Quote, please, the line with "What three.js and", the line with "const PETAL_THICK = 1.4;", and every line between them, exactly and with nothing else.

= Records contained in a dataset =
┄┄┄┄┄┄
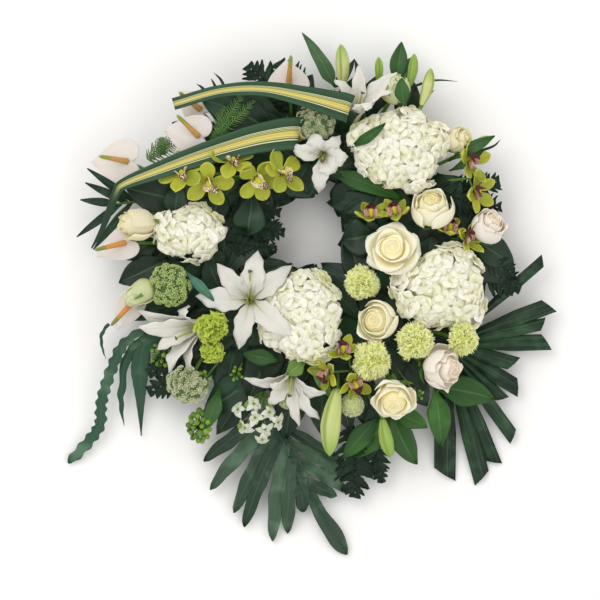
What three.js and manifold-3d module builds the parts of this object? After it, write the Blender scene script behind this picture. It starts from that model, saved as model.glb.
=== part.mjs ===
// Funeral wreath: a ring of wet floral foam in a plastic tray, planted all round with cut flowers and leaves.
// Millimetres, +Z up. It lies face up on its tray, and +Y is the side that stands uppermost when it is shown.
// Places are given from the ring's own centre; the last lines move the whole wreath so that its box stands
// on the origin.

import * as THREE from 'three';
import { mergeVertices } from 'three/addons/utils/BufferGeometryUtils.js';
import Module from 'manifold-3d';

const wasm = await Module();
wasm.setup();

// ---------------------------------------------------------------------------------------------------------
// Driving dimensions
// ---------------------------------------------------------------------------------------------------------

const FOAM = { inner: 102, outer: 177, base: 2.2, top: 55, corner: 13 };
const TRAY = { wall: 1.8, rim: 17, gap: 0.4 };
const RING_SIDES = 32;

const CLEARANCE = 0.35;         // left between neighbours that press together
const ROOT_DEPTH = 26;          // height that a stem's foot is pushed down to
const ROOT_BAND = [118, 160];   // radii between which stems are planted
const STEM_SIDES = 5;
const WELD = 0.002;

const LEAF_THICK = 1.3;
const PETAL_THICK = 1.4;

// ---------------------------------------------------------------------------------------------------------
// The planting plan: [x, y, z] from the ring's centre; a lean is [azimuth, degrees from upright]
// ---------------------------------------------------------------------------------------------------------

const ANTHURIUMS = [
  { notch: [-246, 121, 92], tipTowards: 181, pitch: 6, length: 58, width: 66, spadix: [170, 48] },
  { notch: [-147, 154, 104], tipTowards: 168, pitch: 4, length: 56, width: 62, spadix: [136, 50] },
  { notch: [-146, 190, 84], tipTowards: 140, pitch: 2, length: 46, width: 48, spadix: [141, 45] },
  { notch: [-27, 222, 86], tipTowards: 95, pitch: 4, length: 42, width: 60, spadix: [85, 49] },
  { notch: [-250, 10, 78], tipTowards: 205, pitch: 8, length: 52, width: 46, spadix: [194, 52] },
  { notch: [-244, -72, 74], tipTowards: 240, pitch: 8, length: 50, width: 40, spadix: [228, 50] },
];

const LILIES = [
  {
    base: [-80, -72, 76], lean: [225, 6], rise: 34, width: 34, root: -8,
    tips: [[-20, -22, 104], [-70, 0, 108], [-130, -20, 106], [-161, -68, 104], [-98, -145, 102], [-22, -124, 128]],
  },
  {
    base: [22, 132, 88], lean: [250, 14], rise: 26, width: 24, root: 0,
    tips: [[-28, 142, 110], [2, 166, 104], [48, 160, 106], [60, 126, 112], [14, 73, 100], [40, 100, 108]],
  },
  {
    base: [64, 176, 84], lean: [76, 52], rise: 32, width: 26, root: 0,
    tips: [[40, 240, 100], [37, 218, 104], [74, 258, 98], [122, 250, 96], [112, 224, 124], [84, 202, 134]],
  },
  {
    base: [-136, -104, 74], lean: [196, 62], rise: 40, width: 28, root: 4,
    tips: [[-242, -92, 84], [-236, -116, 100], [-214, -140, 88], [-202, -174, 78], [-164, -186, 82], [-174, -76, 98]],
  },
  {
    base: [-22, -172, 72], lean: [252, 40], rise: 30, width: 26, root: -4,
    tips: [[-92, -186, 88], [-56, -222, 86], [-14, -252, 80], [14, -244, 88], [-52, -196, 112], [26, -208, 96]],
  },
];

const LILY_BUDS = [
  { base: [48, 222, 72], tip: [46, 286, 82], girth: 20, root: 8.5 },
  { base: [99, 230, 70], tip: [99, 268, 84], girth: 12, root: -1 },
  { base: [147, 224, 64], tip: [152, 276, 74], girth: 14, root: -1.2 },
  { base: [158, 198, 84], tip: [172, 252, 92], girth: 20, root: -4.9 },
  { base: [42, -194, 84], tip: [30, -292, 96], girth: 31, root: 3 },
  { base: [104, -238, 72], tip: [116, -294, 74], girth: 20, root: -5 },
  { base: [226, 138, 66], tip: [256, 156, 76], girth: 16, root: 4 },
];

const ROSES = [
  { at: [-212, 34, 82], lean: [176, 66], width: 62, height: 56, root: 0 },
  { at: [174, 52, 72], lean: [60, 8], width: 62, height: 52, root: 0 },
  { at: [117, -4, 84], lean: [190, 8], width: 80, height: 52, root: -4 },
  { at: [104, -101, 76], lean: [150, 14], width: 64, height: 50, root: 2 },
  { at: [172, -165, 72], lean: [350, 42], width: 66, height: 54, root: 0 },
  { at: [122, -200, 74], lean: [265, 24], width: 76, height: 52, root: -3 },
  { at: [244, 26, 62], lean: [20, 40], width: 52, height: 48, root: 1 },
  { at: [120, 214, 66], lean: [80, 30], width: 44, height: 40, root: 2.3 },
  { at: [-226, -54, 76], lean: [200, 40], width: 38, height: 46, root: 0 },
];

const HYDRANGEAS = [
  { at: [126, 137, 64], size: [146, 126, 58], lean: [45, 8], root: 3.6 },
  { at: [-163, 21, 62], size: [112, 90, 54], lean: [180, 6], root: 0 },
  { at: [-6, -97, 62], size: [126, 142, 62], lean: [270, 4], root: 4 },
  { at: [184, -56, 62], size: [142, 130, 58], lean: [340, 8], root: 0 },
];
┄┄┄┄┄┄
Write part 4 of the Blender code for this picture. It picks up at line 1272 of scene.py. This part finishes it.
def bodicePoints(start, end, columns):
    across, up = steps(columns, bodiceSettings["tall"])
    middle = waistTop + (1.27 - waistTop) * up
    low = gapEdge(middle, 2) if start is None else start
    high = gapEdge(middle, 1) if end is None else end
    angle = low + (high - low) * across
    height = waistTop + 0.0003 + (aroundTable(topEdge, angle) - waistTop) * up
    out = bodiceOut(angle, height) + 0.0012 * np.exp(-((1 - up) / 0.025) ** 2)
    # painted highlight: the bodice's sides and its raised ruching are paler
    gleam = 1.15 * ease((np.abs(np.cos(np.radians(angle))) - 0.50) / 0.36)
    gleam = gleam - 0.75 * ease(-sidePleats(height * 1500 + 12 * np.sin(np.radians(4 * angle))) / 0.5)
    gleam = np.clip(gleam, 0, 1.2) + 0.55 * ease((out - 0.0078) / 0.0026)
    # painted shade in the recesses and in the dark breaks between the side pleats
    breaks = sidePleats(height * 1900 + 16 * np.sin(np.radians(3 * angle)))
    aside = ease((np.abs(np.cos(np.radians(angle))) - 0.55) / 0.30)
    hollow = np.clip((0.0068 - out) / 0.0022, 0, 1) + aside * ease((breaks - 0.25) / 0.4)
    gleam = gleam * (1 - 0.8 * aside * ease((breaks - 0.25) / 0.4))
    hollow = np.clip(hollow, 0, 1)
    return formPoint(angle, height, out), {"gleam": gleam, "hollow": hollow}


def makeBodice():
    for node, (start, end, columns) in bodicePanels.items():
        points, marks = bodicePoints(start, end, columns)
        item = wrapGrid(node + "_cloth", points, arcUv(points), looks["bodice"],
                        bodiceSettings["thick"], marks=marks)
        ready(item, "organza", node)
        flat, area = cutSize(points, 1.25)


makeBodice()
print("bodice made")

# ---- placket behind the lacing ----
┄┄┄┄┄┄
= RESULT =
What three.js and manifold-3d module builds the parts of this object? After it, write the Blender scene script behind this picture. It starts from that model, saved as model.glb.
=== part.mjs ===
// Funeral wreath: a ring of wet floral foam in a plastic tray, planted all round with cut flowers and leaves.
// Millimetres, +Z up. It lies face up on its tray, and +Y is the side that stands uppermost when it is shown.
// Places are given from the ring's own centre; the last lines move the whole wreath so that its box stands
// on the origin.

import * as THREE from 'three';
import { mergeVertices } from 'three/addons/utils/BufferGeometryUtils.js';
import Module from 'manifold-3d';

const wasm = await Module();
wasm.setup();

// ---------------------------------------------------------------------------------------------------------
// Driving dimensions
// ---------------------------------------------------------------------------------------------------------

const FOAM = { inner: 102, outer: 177, base: 2.2, top: 55, corner: 13 };
const TRAY = { wall: 1.8, rim: 17, gap: 0.4 };
const RING_SIDES = 32;

const CLEARANCE = 0.35;         // left between neighbours that press together
const ROOT_DEPTH = 26;          // height that a stem's foot is pushed down to
const ROOT_BAND = [118, 160];   // radii between which stems are planted
const STEM_SIDES = 5;
const WELD = 0.002;

const LEAF_THICK = 1.3;
const PETAL_THICK = 1.4;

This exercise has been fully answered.